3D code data
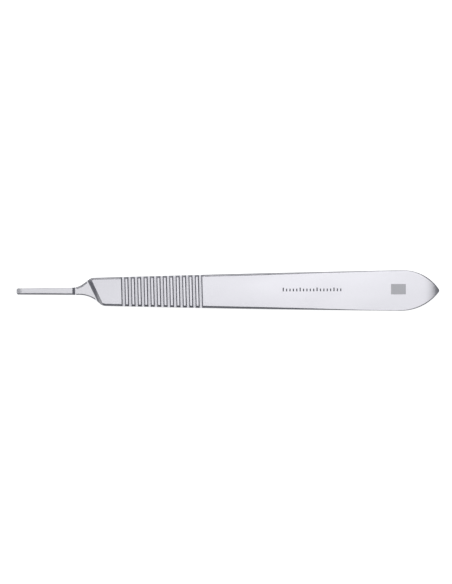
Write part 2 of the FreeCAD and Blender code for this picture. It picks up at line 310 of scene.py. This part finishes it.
# %% [markdown]
# ## Floor
# The handle lies on a table of white laminate, which is matt and shows no grain. The camera should see pure
# white there, yet the table must not throw more light on the steel than a plain one does. So the floor is an
# ordinary pale surface, and a glow is added that only the camera's rays see in full. Reflections see a small
# share of it, because a bright table that wraps round the rounded edges would eat the dark outline that sets
# the steel off from the white.

# %% Floor
floor_size = 6.0
table_white = "#EFEFEF"
glow_white = "#FFFFFF"
floor_glow = 0.85
reflected_share = 0.04

bpy.ops.mesh.primitive_plane_add(size=floor_size, location=(0, 0, cad_low.z))
floor = bpy.context.object
floor.name = "floor"
white_table, tree, output = new_material("white_laminate_table")
rays = add(tree, "ShaderNodeLightPath", {}).outputs
through = calculate(tree, "MAXIMUM", rays["Is Glossy Ray"], rays["Is Transmission Ray"])
reflected = calculate(tree, "MULTIPLY", through, reflected_share)
seen = calculate(tree, "MAXIMUM", rays["Is Camera Ray"], reflected)
strength = calculate(tree, "MULTIPLY", seen, floor_glow)
plain = add(tree, "ShaderNodeBsdfDiffuse", {"Color": linear(table_white)})
glow = add(tree, "ShaderNodeEmission", {"Color": linear(glow_white), "Strength": strength})
both = add(tree, "ShaderNodeAddShader", {0: plain.outputs[0], 1: glow.outputs[0]})
tree.links.new(both.outputs[0], output.inputs["Surface"])
floor.data.materials.append(white_table)
print("floor at", round(floor.location.z / mm, 3), "mm")

# %% [markdown]
# ## Room
# Flat polished steel shows what is above it, and not much else. Everything that leans away from the lights,
# such as the rounded edges and the groove walls, shows the room instead. A grey room therefore draws the dark
# outline, while the camera itself sees plain white behind the table.

# %% Room
room_grey = "#717377"
backdrop_white = "#FFFFFF"

world = bpy.data.worlds.new("studio_room")
bpy.context.scene.world = world
world.use_nodes = True
tree = world.node_tree
tree.nodes.clear()
output = add(tree, "ShaderNodeOutputWorld", {})
rays = add(tree, "ShaderNodeLightPath", {}).outputs
room = add(tree, "ShaderNodeBackground", {"Color": linear(room_grey), "Strength": 1.0}).outputs[0]
backdrop = add(tree, "ShaderNodeBackground", {"Color": linear(backdrop_white), "Strength": 1.0}).outputs[0]
mixed = add(tree, "ShaderNodeMixShader", {0: rays["Is Camera Ray"], 1: room, 2: backdrop})
tree.links.new(mixed.outputs[0], output.inputs["Surface"])
print("room", room_grey, "and backdrop", backdrop_white)

# %% [markdown]
# ## Light
# A large soft box hangs level above the handle and gives the broad face its even light tone. It ends sooner
# over the nose than over the tail, and a smaller, weaker box just below it lights the rear half alone. So
# the steel gets a shade brighter along the handle, and darkens in two steps where the tip rolls down. Two
# weak panels stand beyond the nose and beyond the upper edge and face the handle, so the edges and walls
# that lean that way stay lighter than the others. A mirror shows a light's brightness whatever its size, so
# the brightness is what is set here, and the power follows from it.

# %% Light
overhead_place = (0.07, 0.075, 0.55)
overhead_size = (0.46, 0.29)
overhead_brightness = 1.02
tail_place = (0.10, 0.075, 0.54)
tail_size = (0.20, 0.29)
tail_brightness = 0.27
nose_place = (-0.48, 0.15, 0.5)
nose_size = (0.4, 0.5)
upper_place = (0.05, 0.75, 0.4)
upper_size = (0.9, 0.5)
panel_brightness = 0.75


def soft_light(name, place, size, brightness):
    """A rectangular light that faces straight down. brightness is what a mirror below it would show."""
    bpy.ops.object.light_add(type="AREA", location=place)
    light = bpy.context.object
    light.name = name
    light.data.shape = "RECTANGLE"
    light.data.size = size[0]
    light.data.size_y = size[1]
    light.data.energy = brightness * math.pi * size[0] * size[1]
    return light


def face_handle(light):
    """Tilts a light until it faces the middle of the handle."""
    light.rotation_euler = light.location.to_track_quat("Z", "Y").to_euler()


soft_light("overhead_soft_box", overhead_place, overhead_size, overhead_brightness)
soft_light("tail_soft_box", tail_place, tail_size, tail_brightness)
face_handle(soft_light("nose_panel", nose_place, nose_size, panel_brightness))
face_handle(soft_light("upper_panel", upper_place, upper_size, panel_brightness))

# %% [markdown]
# ## Camera
# The photograph looks straight down from about a metre, through a long lens, so there is hardly any
# perspective. The handle lies almost level in the picture, turned by a quarter of a degree, and its middle
# is a little off the picture's middle. The camera's place follows from where the handle's ends lie in the
# picture, in its pixels.

# %% Camera
picture_width = 452
picture_height = 584
nose_px = 16.8
tip_px = 439.45
middle_px = (228.1, 291.37)
tilt = math.radians(0.227)
lens = 200.0
sensor = 36.0

handle_length = cad_high.x - cad_low.x
pixel = handle_length / (tip_px - nose_px)
distance = picture_height * pixel * lens / sensor
aim_x = (picture_width / 2 - middle_px[0]) * pixel
aim_y = (middle_px[1] - picture_height / 2) * pixel
middle_height = (cad_low.z + cad_high.z) / 2
location = (aim_x, aim_y, middle_height + distance)
bpy.ops.object.camera_add(location=location, rotation=(0, 0, -tilt))
camera = bpy.context.object
camera.data.lens = lens
camera.data.sensor_width = sensor
bpy.context.scene.camera = camera
bpy.context.scene.view_settings.view_transform = "Standard"
print("camera", round(distance, 3), "m above,", round(pixel / mm, 4), "mm a pixel")
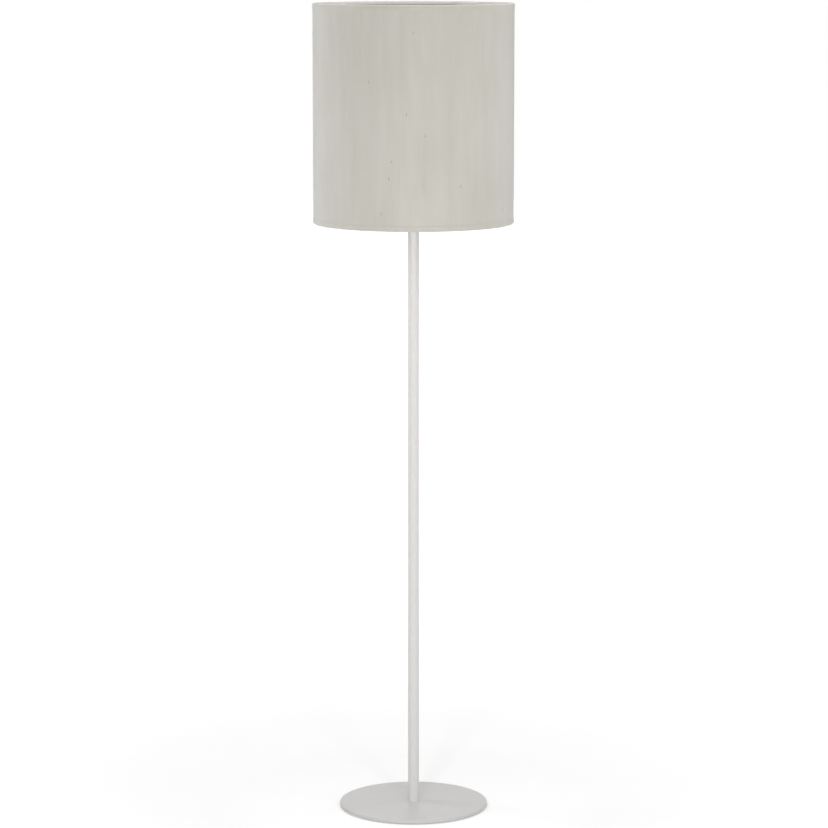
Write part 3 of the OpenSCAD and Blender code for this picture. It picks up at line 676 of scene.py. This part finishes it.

* **AIM OF THE EXERCISE**
Your task is to repeat every entry exactly.

* **EXERCISE RESPONSE**
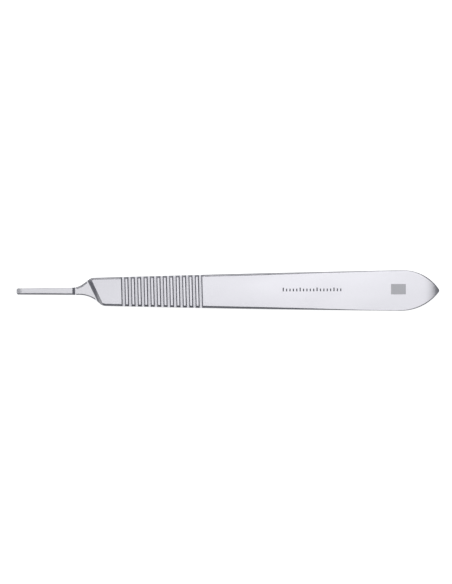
Write part 2 of the FreeCAD and Blender code for this picture. It picks up at line 310 of scene.py. This part finishes it.
# %% [markdown]
# ## Floor
# The handle lies on a table of white laminate, which is matt and shows no grain. The camera should see pure
# white there, yet the table must not throw more light on the steel than a plain one does. So the floor is an
# ordinary pale surface, and a glow is added that only the camera's rays see in full. Reflections see a small
# share of it, because a bright table that wraps round the rounded edges would eat the dark outline that sets
# the steel off from the white.

# %% Floor
floor_size = 6.0
table_white = "#EFEFEF"
glow_white = "#FFFFFF"
floor_glow = 0.85
reflected_share = 0.04

bpy.ops.mesh.primitive_plane_add(size=floor_size, location=(0, 0, cad_low.z))
floor = bpy.context.object
floor.name = "floor"
white_table, tree, output = new_material("white_laminate_table")
rays = add(tree, "ShaderNodeLightPath", {}).outputs
through = calculate(tree, "MAXIMUM", rays["Is Glossy Ray"], rays["Is Transmission Ray"])
reflected = calculate(tree, "MULTIPLY", through, reflected_share)
seen = calculate(tree, "MAXIMUM", rays["Is Camera Ray"], reflected)
strength = calculate(tree, "MULTIPLY", seen, floor_glow)
plain = add(tree, "ShaderNodeBsdfDiffuse", {"Color": linear(table_white)})
glow = add(tree, "ShaderNodeEmission", {"Color": linear(glow_white), "Strength": strength})
both = add(tree, "ShaderNodeAddShader", {0: plain.outputs[0], 1: glow.outputs[0]})
tree.links.new(both.outputs[0], output.inputs["Surface"])
floor.data.materials.append(white_table)
print("floor at", round(floor.location.z / mm, 3), "mm")

# %% [markdown]
# ## Room
# Flat polished steel shows what is above it, and not much else. Everything that leans away from the lights,
# such as the rounded edges and the groove walls, shows the room instead. A grey room therefore draws the dark
# outline, while the camera itself sees plain white behind the table.

# %% Room
room_grey = "#717377"
backdrop_white = "#FFFFFF"

world = bpy.data.worlds.new("studio_room")
bpy.context.scene.world = world
world.use_nodes = True
tree = world.node_tree
tree.nodes.clear()
output = add(tree, "ShaderNodeOutputWorld", {})
rays = add(tree, "ShaderNodeLightPath", {}).outputs
room = add(tree, "ShaderNodeBackground", {"Color": linear(room_grey), "Strength": 1.0}).outputs[0]
backdrop = add(tree, "ShaderNodeBackground", {"Color": linear(backdrop_white), "Strength": 1.0}).outputs[0]
mixed = add(tree, "ShaderNodeMixShader", {0: rays["Is Camera Ray"], 1: room, 2: backdrop})
tree.links.new(mixed.outputs[0], output.inputs["Surface"])
print("room", room_grey, "and backdrop", backdrop_white)

# %% [markdown]
# ## Light
# A large soft box hangs level above the handle and gives the broad face its even light tone. It ends sooner
# over the nose than over the tail, and a smaller, weaker box just below it lights the rear half alone. So
# the steel gets a shade brighter along the handle, and darkens in two steps where the tip rolls down. Two
# weak panels stand beyond the nose and beyond the upper edge and face the handle, so the edges and walls
# that lean that way stay lighter than the others. A mirror shows a light's brightness whatever its size, so
# the brightness is what is set here, and the power follows from it.

# %% Light
overhead_place = (0.07, 0.075, 0.55)
overhead_size = (0.46, 0.29)
overhead_brightness = 1.02
tail_place = (0.10, 0.075, 0.54)
tail_size = (0.20, 0.29)
tail_brightness = 0.27
nose_place = (-0.48, 0.15, 0.5)
nose_size = (0.4, 0.5)
upper_place = (0.05, 0.75, 0.4)
upper_size = (0.9, 0.5)
panel_brightness = 0.75


def soft_light(name, place, size, brightness):
    """A rectangular light that faces straight down. brightness is what a mirror below it would show."""
    bpy.ops.object.light_add(type="AREA", location=place)
    light = bpy.context.object
    light.name = name
    light.data.shape = "RECTANGLE"
    light.data.size = size[0]
    light.data.size_y = size[1]
    light.data.energy = brightness * math.pi * size[0] * size[1]
    return light


def face_handle(light):
    """Tilts a light until it faces the middle of the handle."""
    light.rotation_euler = light.location.to_track_quat("Z", "Y").to_euler()


soft_light("overhead_soft_box", overhead_place, overhead_size, overhead_brightness)
soft_light("tail_soft_box", tail_place, tail_size, tail_brightness)
face_handle(soft_light("nose_panel", nose_place, nose_size, panel_brightness))
face_handle(soft_light("upper_panel", upper_place, upper_size, panel_brightness))

# %% [markdown]
# ## Camera
# The photograph looks straight down from about a metre, through a long lens, so there is hardly any
# perspective. The handle lies almost level in the picture, turned by a quarter of a degree, and its middle
# is a little off the picture's middle. The camera's place follows from where the handle's ends lie in the
# picture, in its pixels.

# %% Camera
picture_width = 452
picture_height = 584
nose_px = 16.8
tip_px = 439.45
middle_px = (228.1, 291.37)
tilt = math.radians(0.227)
lens = 200.0
sensor = 36.0

handle_length = cad_high.x - cad_low.x
pixel = handle_length / (tip_px - nose_px)
distance = picture_height * pixel * lens / sensor
aim_x = (picture_width / 2 - middle_px[0]) * pixel
aim_y = (middle_px[1] - picture_height / 2) * pixel
middle_height = (cad_low.z + cad_high.z) / 2
location = (aim_x, aim_y, middle_height + distance)
bpy.ops.object.camera_add(location=location, rotation=(0, 0, -tilt))
camera = bpy.context.object
camera.data.lens = lens
camera.data.sensor_width = sensor
bpy.context.scene.camera = camera
bpy.context.scene.view_settings.view_transform = "Standard"
print("camera", round(distance, 3), "m above,", round(pixel / mm, 4), "mm a pixel")
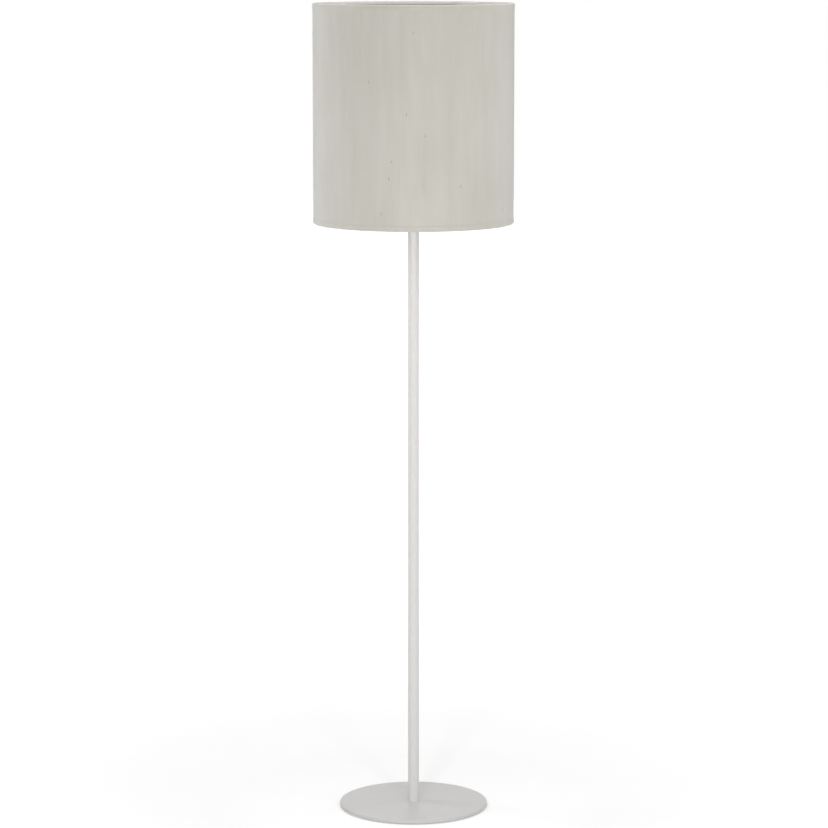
Write part 3 of the OpenSCAD and Blender code for this picture. It picks up at line 676 of scene.py. This part finishes it.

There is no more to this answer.